PAGE 25. Data page. Some half-comprehensible notes from the grimoire of Apocalypse. Basically, his dissection of Morgan Le Fay has identified something called “Component Y” which is “an active threat to Otherworld” and has to be contained. What it’s a component of… well, we’re not told. A footnote tells us that Component Y’s potential source is discussed in something called “Notes upon an Ancient Darkness, c. 1200 CE”.

Apocalypse also seems to conclude that the magic he’s trying to use depends on strength of community, and that he needs more people to form a coven. Presumably this is what drives him to try and work with Excalibur.

There are three words written in Krakoan, in his “updates to previous methodology”. The word after “Include at least one Omega Level Mutate” – and note, “mutate”, not “mutant” – is MONARCH, i.e. Jamie. The word after “Include mutate assistant of advanced age” is EXODUS, referring to Magneto’s long-time worshipper – who is roughly the right timeframe for 1200. And the “components” which he needs “to protect and sanctify Magica Superior” are components of KRAKOA.

PAGES 26-27. Trailers.

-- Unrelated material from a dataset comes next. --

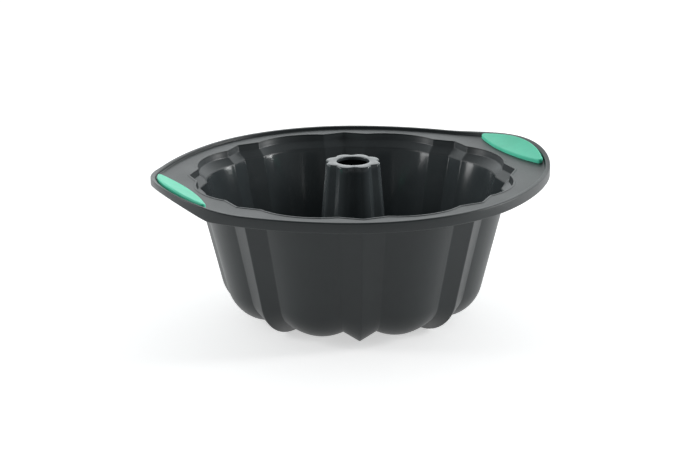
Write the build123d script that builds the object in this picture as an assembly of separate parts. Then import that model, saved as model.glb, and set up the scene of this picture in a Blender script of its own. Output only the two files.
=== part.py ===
from build123d import *
from math import asin, atan2, cos, degrees, radians, sin, sqrt, tan
import os

# Brioche mould: a fluted ring with eight sharp ridges, a hollow chimney and a flat rim with two ears.
# Millimetres, +Z up, origin in the middle of the resting plane, the ears along X.

# heights over the resting plane
bead_top = 102.0
floor_drop = 1.0
lip_rise = 1.7
skirt_drop = 5.7
ear_edge_drop = 2.5
cap_rise = 8.1

# rim, seen from above
rim_radius = 131.5
ear_reach = 14.4
ear_side_offset = 74.6
ear_side_angle = 60.0
lip_width = 3.5
lip_round = 0.9
floor_thickness = 2.5
ear_length = 31.1
ear_curve = 85.0
keel_angle = 33.3

# mouth of the cavity, its collar and the shoulder down to the wall
flange_width = 15.5
crease_depth = 4.7
bead_width = 1.6
collar_draft = 0.8
collar_depth = 5.0
shoulder_depth = 9.6
shoulder_turn = 45.0

# wall and flutes, the outer wall's line set back from the mouth where it meets the bead's plane
wall = 1.9
tip_setback = 2.5
crease_setback = 1.6
lobe_setback = 2.9
tip_foot_share = 0.2749
crease_foot_share = 0.2097
lobe_foot_share = 0.2467
rest_cut = 0.5
wall_taper = 13.52
flutes = 8
ridge_half_angle = 8.54

# chimney
stem_top = 19.8
stem_edge_depth = 0.4
stem_groove_depth = 2.6
groove_half_angle = 13.5
stem_taper = 5.2
stem_foot_drop = 6.7
stem_wall = 1.8
cap_edge = 1.0
cap_thickness = 2.2
cap_width = 8.1
core_share = 0.8

# steel strip inside the rim
strip_width = 1.2
strip_cover = 0.9
strip_height = 2.2

# grip pads on the ears
pad_depth = 22.3
pad_inner_arc = 174.0
pad_gap = 1.2
pad_rise = 2.9
pad_curve = 56.6
pad_seat = 0.8
pad_tip_round = 2.0
pad_edge_round = 1.0

# overrun of every cut
over = 5.0

# least upward share of the normal of a face that counts as a top
upward_share = 0.5

pitch = 360 / flutes
half_pitch = pitch / 2
lobe_half_angle = half_pitch - ridge_half_angle
groove_edge_angle = half_pitch - groove_half_angle

# radii of the mouth, of the wall's line and of the wall's foot, at ridges, creases and lobes
mouth_radius = rim_radius - flange_width
crease_mouth = mouth_radius - crease_depth
tip_radius = mouth_radius - tip_setback
crease_radius = crease_mouth - crease_setback
lobe_radius = mouth_radius - lobe_setback
tip_foot = tip_radius * tip_foot_share
crease_foot = crease_radius * crease_foot_share
lobe_foot = lobe_radius * lobe_foot_share

# the ridges' feet reach a little under the resting plane, which cuts them flat
foot_level = tip_foot - rest_cut
stem_level = foot_level - stem_foot_drop
cap_level = bead_top + cap_rise

# radii of the chimney, at its lobes, beside its grooves, in its grooves and at its hole
stem_edge = stem_top - stem_edge_depth
stem_groove = stem_top - stem_groove_depth
hole_radius = stem_top - cap_width

# ends of the ears, where they start to rise, and the height of their lower edge at the very end
ear_radius = rim_radius + ear_reach
ear_start = ear_radius - ear_length
ear_edge_arc = ear_curve + ear_edge_drop - floor_drop
ear_edge_level = bead_top - floor_drop + ear_curve - sqrt(ear_edge_arc**2 - ear_length**2)
pad_start = ear_radius - pad_depth

# the ear's side arc, and the end arc that runs into it without a corner
side_x = -ear_side_offset * cos(radians(ear_side_angle))
side_y = -ear_side_offset * sin(radians(ear_side_angle))
side_reach = ear_side_offset - ear_reach
end_centre = (ear_side_offset**2 - side_reach**2) / (2 * (side_reach + side_x))
end_angle = degrees(atan2(-side_y, end_centre - side_x))


def arcRadius(edge, apex, half_angle, turn):
    # radius, at this angle off the middle of a lobe, of the arc through the lobe's edges and its apex
    half_chord = edge * sin(radians(half_angle))
    sagitta = apex - edge * cos(radians(half_angle))
    arc = (half_chord**2 + sagitta**2) / (2 * sagitta)
    centre = apex - arc
    across = centre * sin(radians(turn))
    return centre * cos(radians(turn)) + sqrt(arc**2 - across**2)


def stemRadius(off_ridge):
    # radius of the chimney at the cap, straight facets in the groove and a round lobe beside it
    if off_ridge >= groove_half_angle:
        return arcRadius(stem_edge, stem_top, groove_edge_angle, half_pitch - off_ridge)
    near = stem_groove * sin(radians(off_ridge))
    far = stem_edge * sin(radians(groove_half_angle - off_ridge))
    return stem_groove * stem_edge * sin(radians(groove_half_angle)) / (near + far)


def skinPoints(mouth, line, foot, stem, inset, mouth_inset, stem_inset, collar_low, shoulder_low):
    # one face of the wall in the meridian plane, from the mouth down, under the ring and up the chimney
    slope = tan(radians(wall_taper))
    lean = tan(radians(stem_taper))
    wall_line = line - inset / cos(radians(wall_taper))
    stem_line = stem - stem_inset / cos(radians(stem_taper))
    foot_arc = foot - inset
    foot_centre = line - (bead_top - foot_level) * slope - foot / cos(radians(wall_taper))
    low = foot_level - foot + inset
    stem_arc = stem_level - low
    stem_centre = stem_line + (cap_level - stem_level) * lean + stem_arc / cos(radians(stem_taper))
    return {
        "mouth": (mouth - mouth_inset, bead_top),
        "collar": (mouth - mouth_inset - collar_draft, bead_top - collar_low),
        "shoulder": (wall_line - shoulder_low * slope, bead_top - shoulder_low),
        "foot": (foot_centre, foot_level, foot_arc),
        "stem": (stem_centre, stem_level, stem_arc),
        "low": low,
        "stem_line": stem_line,
    }


def meridian(turn, mouth, line, foot, stem):
    # closed outline of the wall in the half plane at this angle
    lean = tan(radians(stem_taper))
    corner = wall * tan(radians(shoulder_turn / 2))
    outer = skinPoints(mouth, line, foot, stem, 0, -bead_width, stem_wall,
                       collar_depth + corner, shoulder_depth + corner)
    inner = skinPoints(mouth, line, foot, stem, wall, 0, 0, collar_depth, shoulder_depth)
    cap_under = cap_level - cap_thickness
    core = hole_radius * core_share
    edges = []
    sides = []
    for skin in (outer, inner):
        foot_x, foot_z, foot_arc = skin["foot"]
        stem_x, stem_z, stem_arc = skin["stem"]
        foot_bend = CenterArc((foot_x, foot_z), foot_arc, -wall_taper, wall_taper - 90)
        stem_bend = CenterArc((stem_x, stem_z), stem_arc, -90, stem_taper - 90)
        side = [
            Line(skin["mouth"], skin["collar"]),
            Line(skin["collar"], skin["shoulder"]),
            Line(skin["shoulder"], foot_bend @ 0),
            foot_bend,
            Line(foot_bend @ 1, stem_bend @ 0),
            stem_bend,
        ]
        sides.append((side, stem_bend @ 1, skin["stem_line"]))
    outer_side, outer_end, outer_line = sides[0]
    inner_side, inner_end, inner_line = sides[1]
    under = (outer_line + cap_thickness * lean, cap_under)
    brow = (inner_line + cap_edge * lean, cap_level - cap_edge)
    crown = (inner_line - cap_edge, cap_level)
    edges += outer_side
    edges.append(Line(outer_end, under))
    edges.append(Line(under, (core, cap_under)))
    edges.append(Line((core, cap_under), (core, cap_level)))
    edges.append(Line((core, cap_level), crown))
    edges.append(Line(crown, brow))
    edges.append(Line(brow, inner_end))
    edges += inner_side[::-1]
    edges.append(Line(inner["mouth"], outer["mouth"]))
    along = (cos(radians(turn)), sin(radians(turn)), 0)
    across = (sin(radians(turn)), -cos(radians(turn)), 0)
    half_plane = Plane((0, 0, 0), x_dir=along, z_dir=across)
    return half_plane * Wire(edges)


def lobeMeridian(turn, off_lobe):
    # the same outline within a lobe, off_lobe degrees from its middle
    mouth = arcRadius(crease_mouth, mouth_radius, lobe_half_angle, off_lobe)
    line = arcRadius(crease_radius, lobe_radius, lobe_half_angle, off_lobe)
    share = (line - crease_radius) / (lobe_radius - crease_radius)
    foot = crease_foot + (lobe_foot - crease_foot) * share
    return meridian(turn, mouth, line, foot, stemRadius(half_pitch - abs(off_lobe)))


def flutedWall():
    # eight ridges of two flat facets each, and eight round lobes between them
    pieces = []
    for k in range(flutes):
        ridge = half_pitch + k * pitch
        tip = meridian(ridge, mouth_radius, tip_radius, tip_foot, stem_groove)
        for side in (-1, 1):
            crease = lobeMeridian(ridge + side * ridge_half_angle, lobe_half_angle)
            pieces.append(Solid.make_loft([tip, crease], ruled=True))
        middle = ridge + half_pitch
        steps = [-lobe_half_angle, -groove_edge_angle, -groove_edge_angle / 2, 0]
        steps += [groove_edge_angle / 2, groove_edge_angle, lobe_half_angle]
        pieces.append(Solid.make_loft([lobeMeridian(middle + s, s) for s in steps]))
    return pieces


def rimPlan(inset):
    # plan of the rim, a circle drawn out into an ear at either end of X, inset all round
    end = ear_radius - end_centre - inset
    side = rim_radius + ear_side_offset - inset
    quarter = Curve() + [
        CenterArc((end_centre, 0), end, 0, end_angle),
        CenterArc((side_x, side_y), side, end_angle, ear_side_angle - end_angle),
        CenterArc((0, 0), rim_radius - inset, ear_side_angle, 90 - ear_side_angle),
    ]
    half = quarter + mirror(quarter, Plane.XZ)
    return make_face(half + mirror(half, Plane.YZ))


def mouthPlan():
    # plan of the mouth along the middle of the collar's wall
    grow = bead_width / 2
    corners = []
    for k in range(flutes):
        ridge = half_pitch + k * pitch
        middle = ridge + half_pitch
        places = [(mouth_radius, ridge), (crease_mouth, ridge + ridge_half_angle), (mouth_radius, middle),
                  (crease_mouth, middle + lobe_half_angle)]
        corners.append([(r + grow) * Vector(cos(radians(a)), sin(radians(a))) for r, a in places])
    edges = []
    for here, ahead in zip(corners, corners[1:] + corners[:1]):
        tip, crease, lobe, far = here
        edges += [Line(tip, crease), ThreePointArc(crease, lobe, far), Line(far, ahead[0])]
    return make_face(edges)


def prism(plan):
    # a plan drawn up through the whole height
    return extrude(Pos(0, 0, -over) * plan, bead_top + ear_radius)


def band(top, under, top_curve=ear_curve):
    # a slab across the mould that curves up at both ears, between two levels over the bead
    foot = bead_top - floor_drop
    edges = []
    ends = []
    for level, curve in ((top, top_curve), (under, ear_curve)):
        arc = curve - level - floor_drop
        sweep = degrees(asin((ear_radius + over - ear_start) / arc))
        right = CenterArc((ear_start, foot + curve), arc, -90, sweep)
        left = CenterArc((-ear_start, foot + curve), arc, -90, -sweep)
        edges += [left, Line(left @ 0, right @ 0), right]
        ends.append((left @ 1, right @ 1))
    edges += [Line(ends[0][0], ends[1][0]), Line(ends[0][1], ends[1][1])]
    return extrude(Plane.XZ * make_face(edges), ear_radius, both=True)


def keel():
    # all that lies over the skirt's lower edge, level round the mould and rising straight to the ears' ends
    slope = tan(radians(keel_angle))
    low = bead_top - skirt_drop
    start = ear_radius - (ear_edge_level - low) / slope
    end = ear_radius + over
    end_level = ear_edge_level + over * slope
    top = bead_top + ear_radius
    points = [(-end, end_level), (-start, low), (start, low), (end, end_level), (end, top), (-end, top)]
    return extrude(Plane.XZ * make_face(Polyline(*points, close=True)), ear_radius, both=True)


def roundTop(shape, radius):
    # round the edges about the faces that look up, but not the seams between two of them
    edges = [e for f in shape.faces() if f.normal_at().Z > upward_share for e in f.edges()]
    free = [e for e in edges if sum(e.is_same(other) for other in edges) == 1]
    return fillet(free, radius)


def gripPad():
    # the pad of the ear on +X, a lens that thickens outwards, rounded at its tips and along its upper edge
    outer = Pos(end_centre, 0) * Circle(ear_radius - end_centre - lip_width - pad_gap)
    inner = Pos(pad_start + pad_inner_arc, 0) * Circle(pad_inner_arc)
    lens = outer & inner
    lens = fillet(lens.vertices(), pad_tip_round)
    blank = prism(lens) & band(pad_rise - floor_drop, -floor_drop - pad_seat, pad_curve)
    return blank, roundTop(blank, pad_edge_round)


# rim and its lip
floor_plan = prism(rimPlan(lip_width / 2)) - prism(mouthPlan())
floor = floor_plan & band(-floor_drop, -floor_drop - floor_thickness) & keel()
lip_ring = prism(rimPlan(0)) - prism(rimPlan(lip_width))
lip = roundTop(lip_ring & band(lip_rise, -skirt_drop - over) & keel(), lip_round)

# steel strip, sealed in the lip
strip_inset = (lip_width - strip_width) / 2
strip_ring = prism(rimPlan(strip_inset)) - prism(rimPlan(lip_width - strip_inset))
rim_frame = strip_ring & band(lip_rise - strip_cover, lip_rise - strip_cover - strip_height)

# grips
blank, right_grip = gripPad()
left_grip = mirror(right_grip, Plane.YZ)
seats = [blank, mirror(blank, Plane.YZ)]

# body in one piece
pieces = flutedWall() + [floor.solid(), lip.solid()]
hole = Cylinder(hole_radius, 2 * (bead_top + ear_radius))
under_rest = Pos(0, 0, -over / 2) * Box(2 * ear_radius, 2 * ear_radius, over)
mould_body = pieces[0].fuse(*pieces[1:]).cut(hole.solid(), under_rest.solid(), rim_frame.solid(), *seats)

nodes = {
    "mould_body": mould_body,
    "rim_frame": rim_frame,
    "left_grip": left_grip,
    "right_grip": right_grip,
}
os.makedirs("parts", exist_ok=True)
for name, shape in nodes.items():
    export_step(shape, "parts/" + name + ".step")
    print(name, "valid" if shape.is_valid else "not valid", round(shape.volume), "cubic mm")
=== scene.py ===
from math import atan2, cos, hypot, pi, radians, sin, sqrt, tan

import bpy
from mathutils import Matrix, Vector


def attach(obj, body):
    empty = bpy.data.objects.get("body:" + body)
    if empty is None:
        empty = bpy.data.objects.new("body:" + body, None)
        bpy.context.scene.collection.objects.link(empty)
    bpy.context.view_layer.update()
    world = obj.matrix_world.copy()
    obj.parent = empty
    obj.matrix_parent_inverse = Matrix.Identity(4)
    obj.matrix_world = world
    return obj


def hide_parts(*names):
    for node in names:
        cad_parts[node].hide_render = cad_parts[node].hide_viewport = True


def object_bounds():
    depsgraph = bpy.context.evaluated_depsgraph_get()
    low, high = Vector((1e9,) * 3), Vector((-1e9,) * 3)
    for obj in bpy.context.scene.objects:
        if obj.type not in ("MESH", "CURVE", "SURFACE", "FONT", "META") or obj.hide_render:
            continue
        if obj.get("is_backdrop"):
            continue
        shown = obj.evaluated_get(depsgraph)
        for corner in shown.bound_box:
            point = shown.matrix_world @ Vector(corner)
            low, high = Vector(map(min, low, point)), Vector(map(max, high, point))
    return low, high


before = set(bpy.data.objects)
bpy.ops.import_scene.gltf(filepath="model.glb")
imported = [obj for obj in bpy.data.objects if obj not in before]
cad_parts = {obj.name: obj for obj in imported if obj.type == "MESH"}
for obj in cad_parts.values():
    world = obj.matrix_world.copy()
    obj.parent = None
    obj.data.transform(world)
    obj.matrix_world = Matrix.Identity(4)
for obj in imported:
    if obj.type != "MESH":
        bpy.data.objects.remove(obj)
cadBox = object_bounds()
bpy.context.scene.view_settings.view_transform = "Standard"
print("frame loaded", [round(c, 4) for c in cadBox[1]])

mm = 0.001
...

The Krakoan reads NEXT: THE HUNT.

Bring on the comments

  1. SanityOrMadness says:

    Paul> Apocalypse. Strangely, Captain Britain says that the revived Apocalypse is “barely standing”, and he does indeed have a walking stick. This isn’t how resurrection normally seems to work; people have emerged in the past in perfect physical health. Is something different here, or is he just faking?

    I think the idea is meant to be that Rogue still has most of his power, and coming back from the dead hasn’t undone his being drained. Why the hell that would be, since it’s an all-new cloned body from backed up memory… you got me.

    Either that, or “⋅  ╌̣̇Ị̇Ạ̇I ╌ ⋅” was sabotaged on purpose by The Five. (As you note, characters have tended to be brought back from the dead healthier, if anything – the Synch data page in this week’s X-Men #5 is explicit about that, although also notes some post-mortem stress disorder)

  2. Michael says:

    I’m really not grokking all of this wibbly-wobbly magic handwavey stuff. It’s a weird take on the X-Men,and it requires us to take a lot of developments on faith (as well as the new directions taken with Apocalypse, Rictor, and even Betsy and Brian to a degree.)

    Sure, magic weird stuff isn’t completely out of the X-Men’s field of expertise, but it’s pretty fringe for them.

  3. CJ says:

    What an annoyingly misleading cover.

    When Brian transformed again, because I don’t know enough about his powers or recognize his costume, I assumed he was becoming something different altogether, which seemed interesting. Are there examples of magic warriors who chose sword over amulet?

    There were a lot of nice moments in this issue: Betsy and Brian, Rogue and Gambit talking about kids and the tension about moral obligation, Apocalypse getting scientific about magic like some sort of evil Merlin Einstein.

    But it’s hard to take a story seriously that depends on Jamie Braddock behaving appropriately. I keep on having trouble with stories about magic where the rules can be broken multiple times an issue.

    So now there’s a Component Y, presumably with “Y” as some kind of opposition to “X”. If true, I wonder why it wasn’t a “+” as show in issue #1 (I think).

  4. Bengt says:

    @CJ Another person who picked the sword was, Brian has the lion on the chest to link their costumes but not much else it seems.

  5. Evilgus says:

    Sorry to sound like a broken record on this. While there’s lots of good ideas, and some good character interactions (Rogue/Gambit in particular), it just doesn’t cohere into a whole. And the art, while pretty, isn’t conveying what the writer is describing. So that’s a fail for me.

    Also: did Betsy actually take any direct action herself in these six issues that changed the plot? It was entirely driven by other characters, it seemed to me. She was like a passenger.

    I’m up for Jamie running around Otherworld, but didn’t we cover this before in Remender’s Uncanny X-Force? It wasn’t the most popular arc, but I enjoyed it for the unusual art, Betsy-as-Captain-Britain, and the ultimate denouement. It’s frustrating it’s not more explicitly touched on, especially for new readers. Oh for editor boxes…!

  6. neutrino says:

    Did Jamie actually give Betsy the victory? That’s even worse cheating at magic, not to mention breaking his word.

    With Apocalypse’s resurrection, aren’t there two copies of his consciousness around, one in the new body and the other in Rogue?

    Is Morgan Le Fay actually the good guy? Her realm was invaded by Apocalypse and Excalibur is acting as his allies.

  7. SanityOrMadness says:

    CJ> When Brian transformed again, because I don’t know enough about his powers or recognize his costume, I assumed he was becoming something different altogether, which seemed interesting.
    Bengt> Brian has the lion on the chest to link their costumes but not much else it seems.

    It’s a take on his original costume, (as opposed to the Alan Davis costumes which have formed the basis of most of his costumes, as well as Betsy’s current one), with more “armoured” layers and anime hair.